Most recently, it’s been the kids I am haunted by. This week we’ve seen two sets of kids struggling with severe developmental delay. As a med-peds doctor, there’s always been something a little bit different about these kids and even about their parents and the struggle they go through.

Early last Saturday morning, I peered out of the clinic to see two boys with the likely diagnosis of autism. Their mother and father waited patiently in the waiting area to be seen, praying that their older son would remain calm. As his mother stepped into the clinic, tears beginning to stream down her face, she told us the story of how her elder son had become violent, and as a result, so too had her normally passive younger son.

I searched my memory for the afternoons I had spent at the Lurie Center, a center for kids with autism just outside of Boston--a place where kids and families just like this are well supported with psych, developmental and regular pediatricians, social workers, occupational/physical/and speech therapists. Risperdal. They use risperdal, I think.

As the young doctor I’m working with, Rene, and I discussed the patient’s care, I couldn’t help but feel a sense of terrible dread. I was going to give risperdal, a medication I’d never in my life prescribed, to a 15-year-old boy without any ability to check safety labs, without any ability to see how this boy was doing one let alone three weeks from now. He and his family would make the nearly four hour trip again some time 4-6 weeks from now to see how things had gone.

Yes, we probably did this family a service. Hopefully, we helped him stay calm, to be able to go to school, to keep his brother calm, to not hurt his mother. But how do I know I didn’t do harm?
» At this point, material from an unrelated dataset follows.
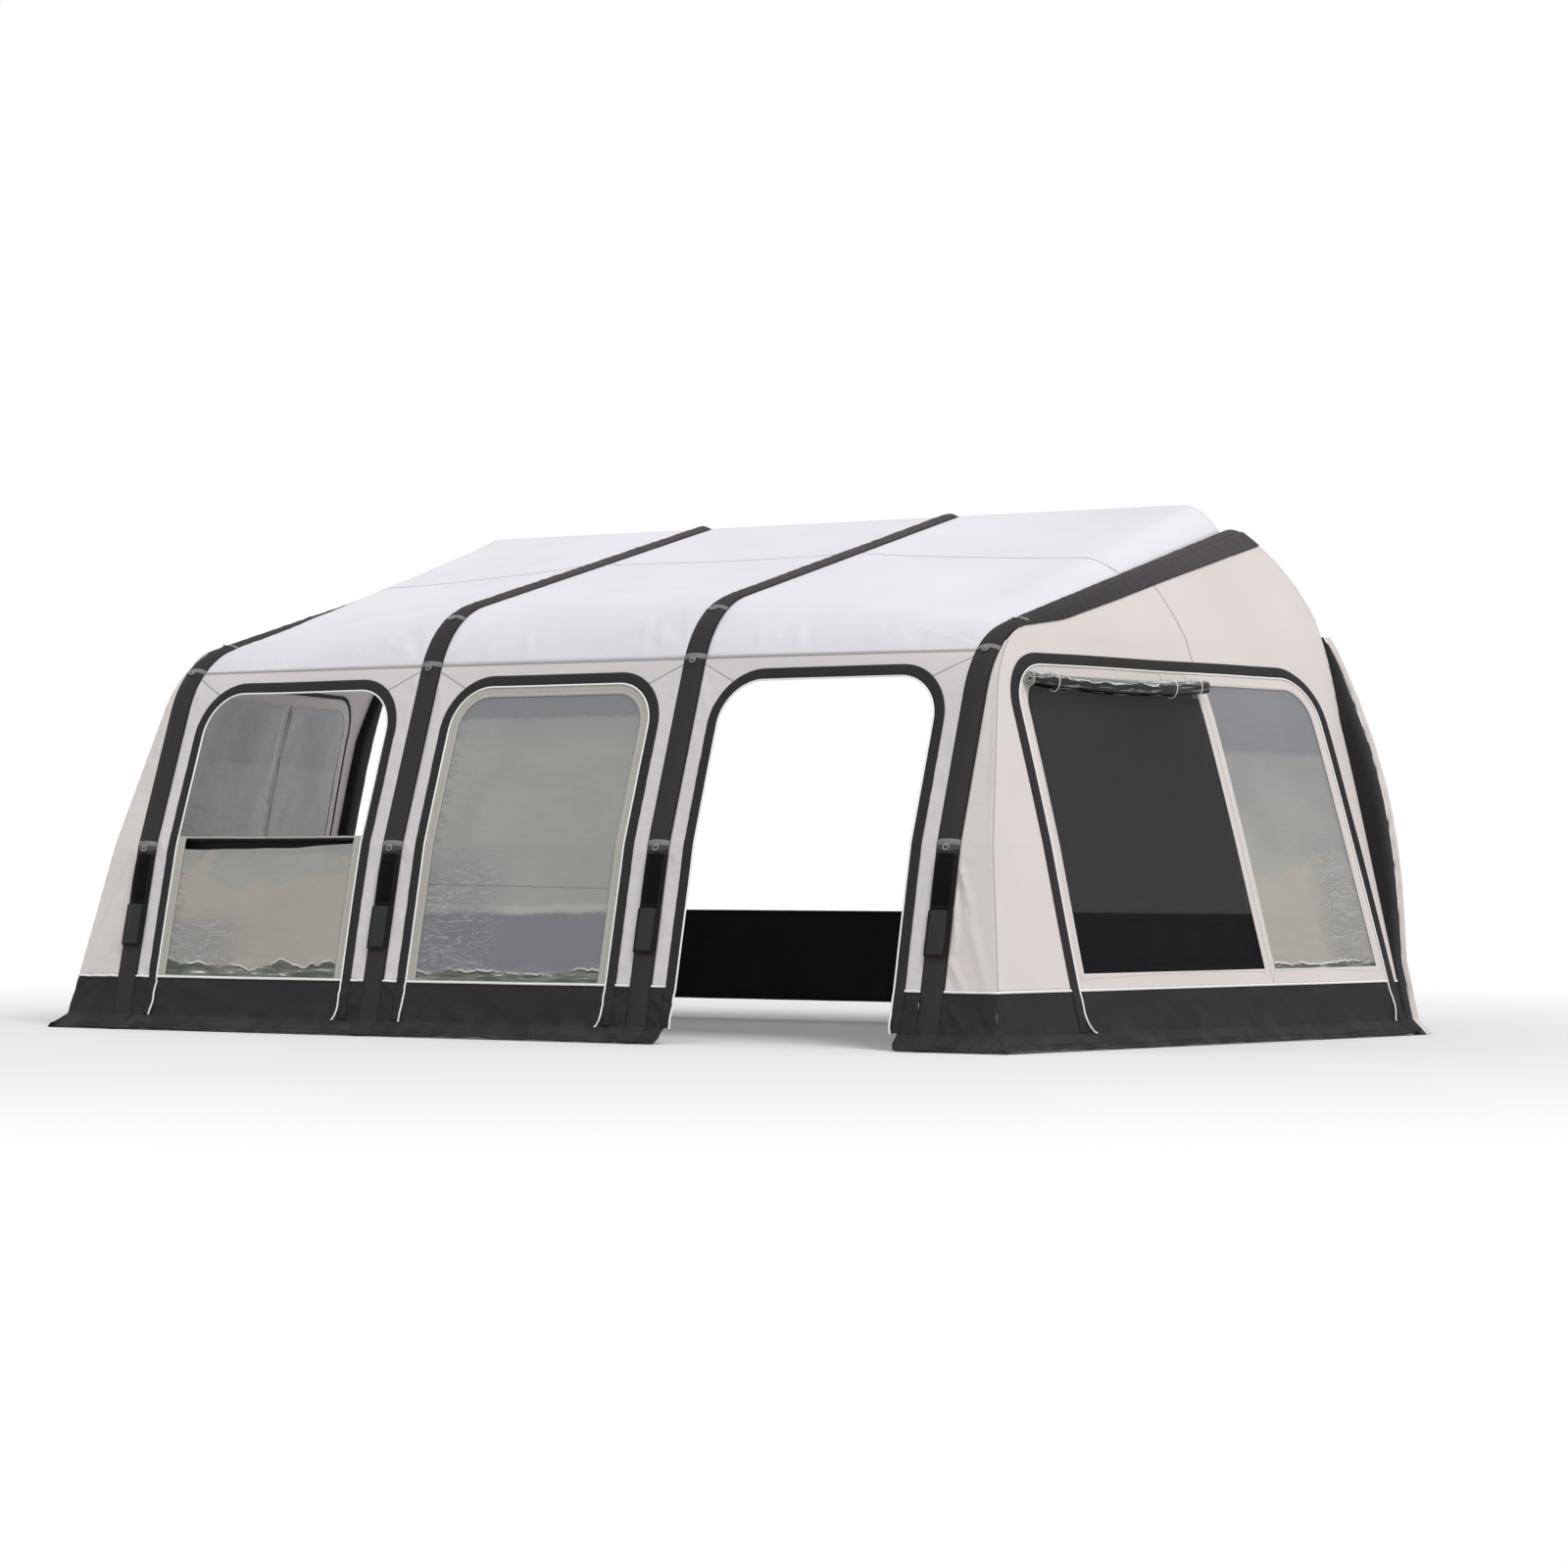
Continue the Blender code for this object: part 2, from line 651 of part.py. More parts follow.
def build_valve_cap(index, x):
    """The cap over the valve, which turns on the valve's axis."""
    seat = BEAM_RADIUS - BEAM_SINK + VALVE_RISE + GAP
    grip = (CAP_GRIP_RADIUS, CAP_GRIP_HEIGHT)
    mesh = cylinder_mesh(f"valve_cap_{index}", CAP_RADIUS, 0, CAP_HEIGHT - CAP_GRIP_HEIGHT, Matrix(), 24, grip)
    cap = finish(f"valve_cap_{index}", mesh, CHARCOAL, 0.4)
    cap.matrix_world = beam_turn(x, valve_girth()) @ Matrix.Translation((0, 0, seat))


def crown(offset):
    """Height of a cover's round back over the shell, at this distance from its middle."""
    return COVER_CROWN * (1 - (offset / HALF_COVER) ** 2)


def pouch_span():
    """The pouch's lower and upper ends, as distances up the profile."""
    top = flap_span()[0] - POUCH_BELOW_FLAP
    return top - POUCH_LENGTH, top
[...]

Maybe he had a paradoxical reaction, an allergic reaction, maybe I’m giving him diabetes without much benefit.

And is this his human right? To be treated by a doctor who doesn’t really have the experience to be using the medication she is giving him? I know, most people would say better this than nothing, but I can’t shake the feeling that I’m somehow not living up to the oath I took--first do no harm.

The oath does not say first do some benefit but less harm. I can’t help but shake this feeling that I’ve somehow done a disservice to the patients whose human rights I’d hoped to serve.
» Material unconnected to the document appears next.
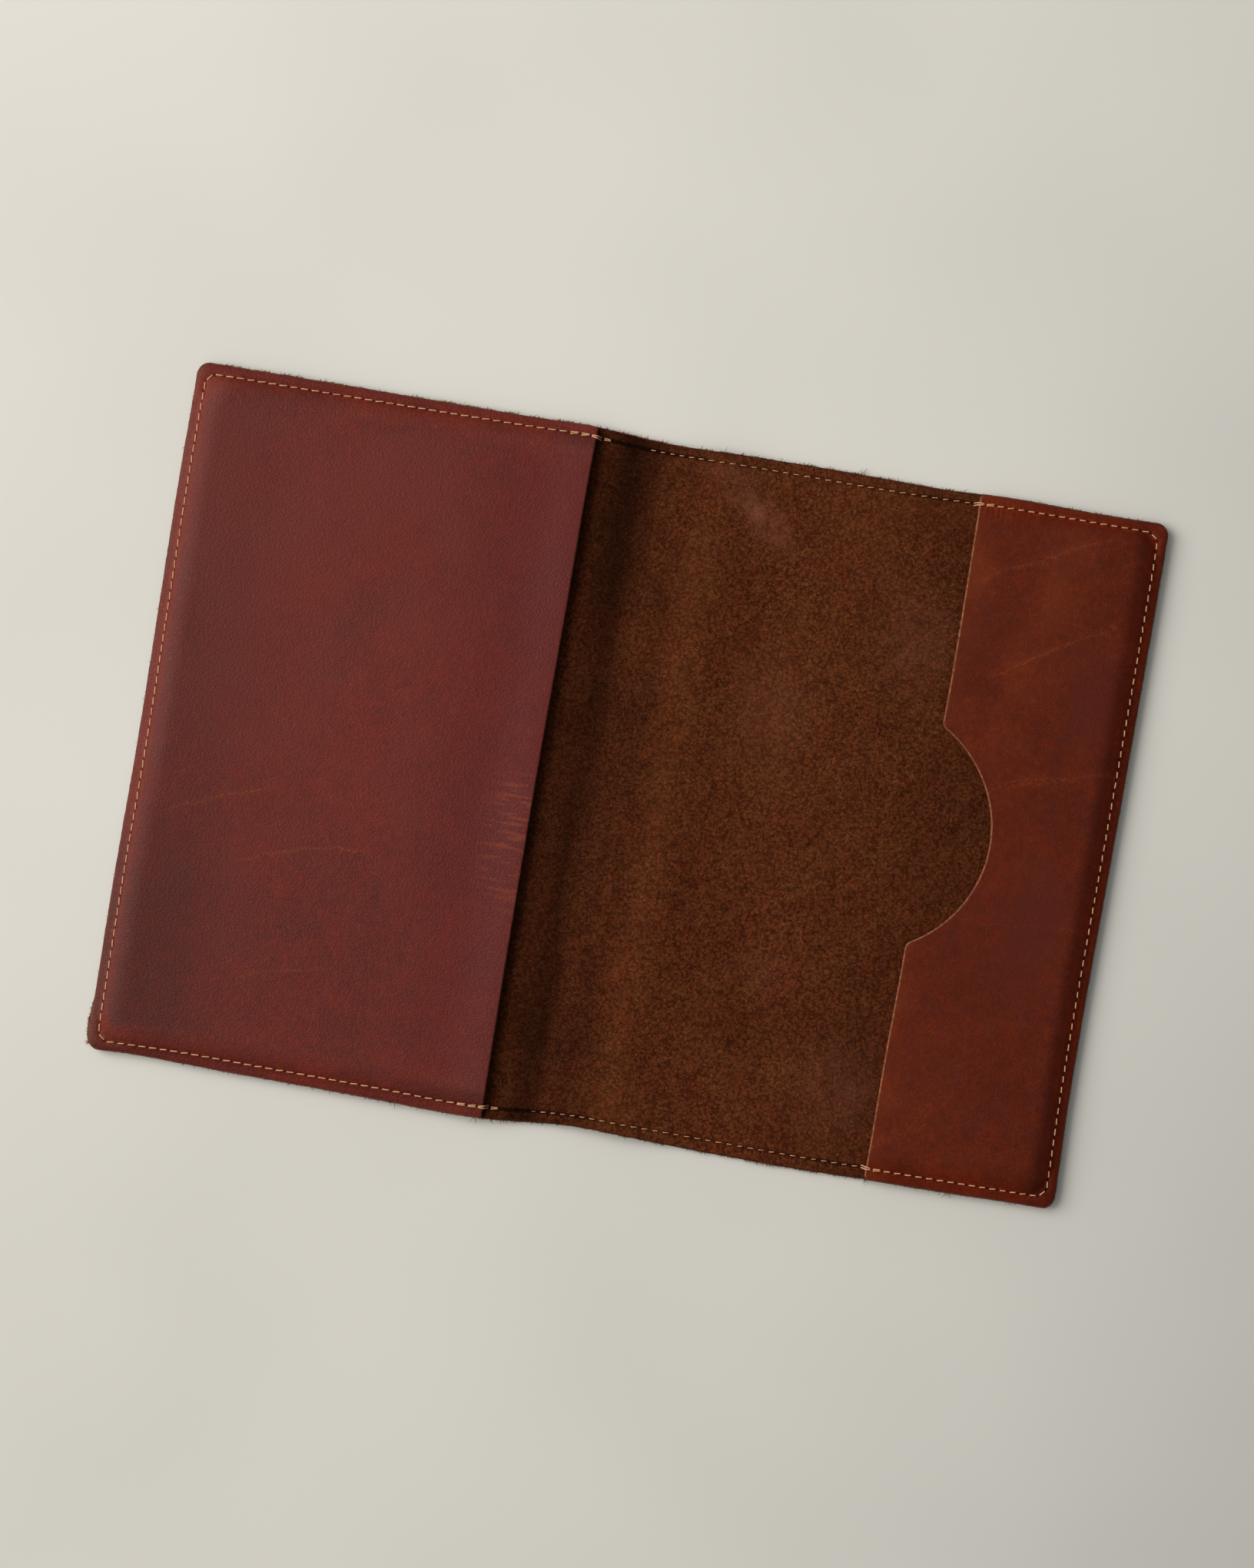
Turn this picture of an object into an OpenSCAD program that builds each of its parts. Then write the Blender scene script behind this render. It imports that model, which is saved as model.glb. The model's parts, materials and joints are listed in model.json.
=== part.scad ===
// Leather passport wallet, lying open with its pockets up.
// Two cover halves fold together about a soft spine, and each carries a pocket sewn on round three sides.
// Origin: centre of the footprint, on the table. +X runs across the open wallet, +Y along its spine, +Z up.

/* [Cover] */
// Length of the wallet along its spine
height = 140; // [130:1:160]
// Width of one cover half, from its crease to its outer edge
half_w = 94.3; // [88:0.1:110]
// Thickness of the cover's leather
cover_t = 1.4; // [1:0.1:2.2]
// Radius of the four outer corners
corner_r = 2.4; // [1.5:0.1:5]

/* [Pockets] */
// Width of the front pocket, from the outer edge to its mouth
front_pocket_w = 81; // [60:1:85]
// Width of the back pocket, from the outer edge to its mouth
back_pocket_w = 38.5; // [34:0.5:60]
// Thickness of the pockets' leather
pocket_t = 1.4; // [1:0.1:2]
// Height of the room inside a pocket, over the cover
pocket_room = 1.6; // [1:0.1:3]
// Width of the flat border that is sewn to the cover
border_w = 3.6; // [3.2:0.1:5]
// Width of the slope from the border up to the raised panel
slope_w = 5; // [3:0.5:7]
// Corner radius of the raised panel
panel_r = 5; // [3:0.5:10]
// Radius of the two corners at a pocket's mouth
mouth_r = 1; // [0.5:0.1:1.5]

/* [Thumb notch] */
// Radius of the notch in the back pocket's mouth
notch_r = 25; // [20:1:30]
// Depth of the notch behind the mouth
notch_depth = 13.4; // [8:0.2:18]
// Rounding where the notch meets the mouth
notch_lip_r = 1.6; // [0.8:0.1:3]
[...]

Rene laughed at me as we discussed the case and I pined to send the boy to Boston. Of course, he couldn’t go to Boston, far from his parents, in a land where he doesn’t understand the language, where he couldn’t afford 30 minutes in an apartment.

Neither could the girl with CP I saw in clinic yesterday. Born at 25 weeks, her prematurity and cerebral palsy were wreaking havoc on her body. As I looked into her eyes, my heart broke. She has cataracts, I thought, failing to recognize a nearly extinct entity in the US. This was untreated retinopathy of prematurity, an ailment I’d seen dozens if not hundreds of times but not once to this extent. A treatable illness, much like her contractures, her secretions, and her constipation.

And she was one of the lucky ones--she’d seen a psychiatrist and a neurologist previously. Yet neither her mom nor Rene had ever heard of baclofen for her contractures. She’d never been treated with miralax, and saliva continued to pool in and out of her mouth. Of course, we had none of the necessary medications in our arsenal. We settled on lactulose for her constipation and a referral back to the neurologist for her contractures and pooled saliva.

Was this her human right? To be treated by two doctors inexperienced in the care of her illness? To be treated one-third of they way for her complications?

This inner struggle has shaken my belief system. I’ve always felt and believed that health is a human right, and it’s not that I don’t still feel that way--I do. These people have the right to the same solid, evidence-based care that my patients in Boston do.

We are providing the care that we can, the most basic of care that maybe will allow a mother to sleep more soundly at night less afraid of her son or a 10 year old girl to struggle slightly less with constipation, but it does not feel as if we are providing the human right, the care that is deserved as a member of the human race. 

These patients put their faith in us, because we are their only option. They do so without hesitation, but I, as their doctor, am hesitating.